Monday, August 17, 2009

MOVIES- District 9 Review


ALIVE IN JOBURG- Neill Blomkamp’s original short film


Bookending the Summer Sci-Fi Sweepstakes, DISTRICT 9 presents a counterpoint to STAR TREK’s optimism and shiny, polished Starfleet Academy 90210 story with a gritty, documentary style action film. Also, ironically, DISTRICT 9 tries to give lip service to the kind of allegorical SF that the Star Trek television show was famous for but the movie didn’t bother with. Unfortunately the lip service is brief. Contrary to a lot of the early buzz, the movie isn’t really about apartheid, first contact with aliens, soulless corporate avarice, the similarities between black market commerce and the legal kind, or any of the other issues touched on. Because the only thing the movie does is touch them while it’s on it’s way to a conventional man-on-the-run-from-the-law plotline. The first twenty minutes are excellent, evoking the feeling of a sympathy for the prejudice against the aliens while still making them seem unreasonably downtrodden. But as soon as the plot gets rolling the mood is buried under a hail of shell casings. It’s not an uncommon flaw in low budget SF. Children of Men also established an interesting SF premise only to abandon it for the sake of making a chase movie. So I guess I can’t gripe too much about it. You have to take a movie on its own terms.

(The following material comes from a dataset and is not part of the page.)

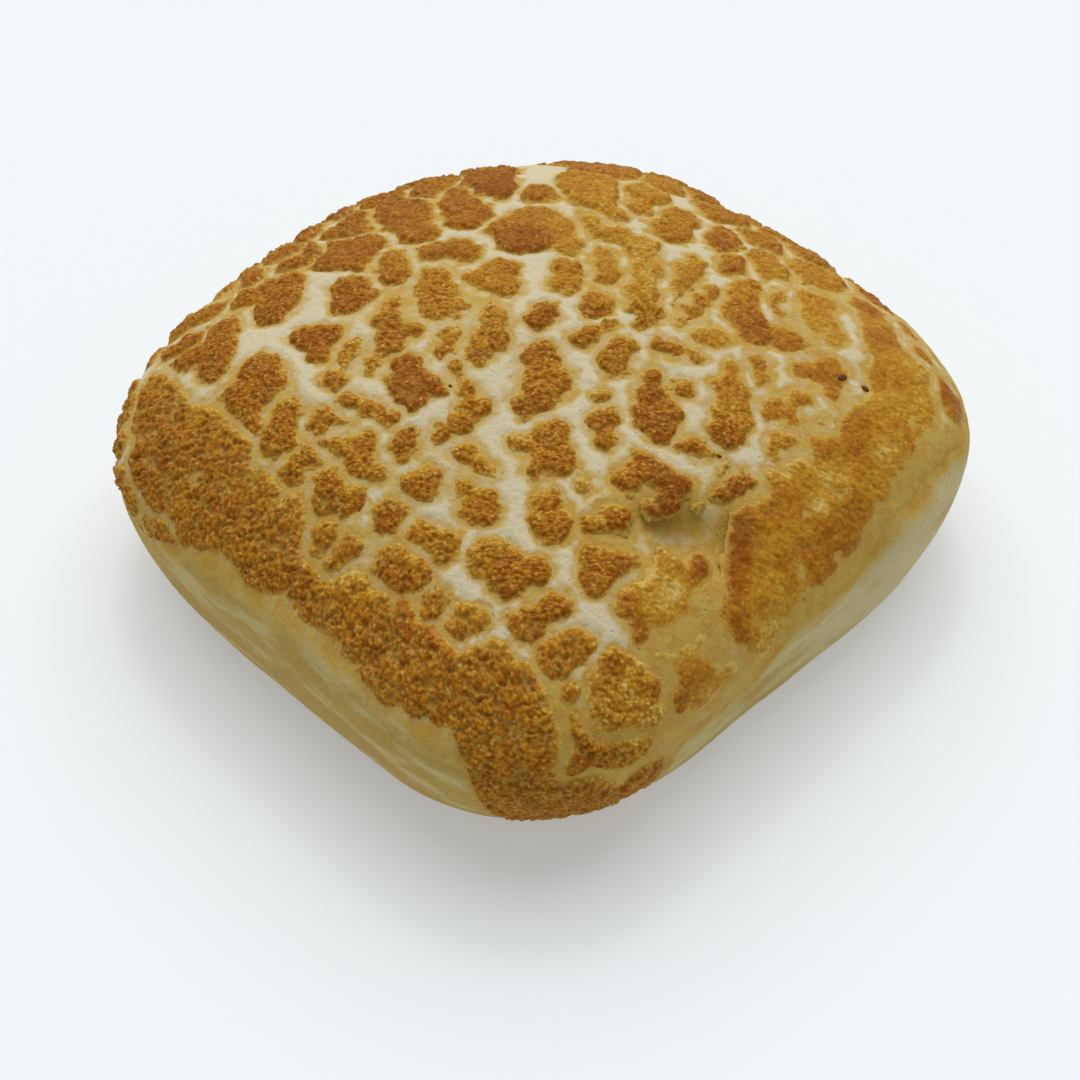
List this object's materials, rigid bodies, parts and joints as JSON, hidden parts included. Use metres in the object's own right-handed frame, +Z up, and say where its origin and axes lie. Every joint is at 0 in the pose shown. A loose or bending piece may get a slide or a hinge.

And as an action film DISTRICT 9 is pretty damn good. Neill Blomkamp does a fine job in his feature film directorial debut. The movie is exciting and you don’t really know what to expect next. Yeah, there are a number of silly plot holes (when you are framing an employee, making him the most wanted man in the city, remember to revoke his access to your top-secret lab) and some tired SF cliches (the magic of CGI still hasn’t liberated imaginations from humanoid aliens and if I see one more giant robot in a movie this summer I’m going to scream), but it also has some nice touches (I especially liked the blurb about one interviewee awaiting trial for revealing his company’s illegal experiments) and the pace never slows down. The token attempts to give the movie a little heart to go with all the carnage come off more as jokes than pathos, but Sharlto Copley does an excellent job of transitioning his character from an inept bureaucrat to a desperate man on the run who is literally losing everything, even his humanity. And what the hell, you really came to see people explode like water balloons dropped from the Trump Tower when hit by a lightning bolt from an alien weapon anyway, didn’t you?

So if you’re looking for serious SF that makes thoughtful statements about apartheid with aliens in the role of the oppressed minority, you’re going to be disappointed. But if you want a popcorn movie that has some great special effects and cool Ratchet and Clank weapons then line up and buy a ticket.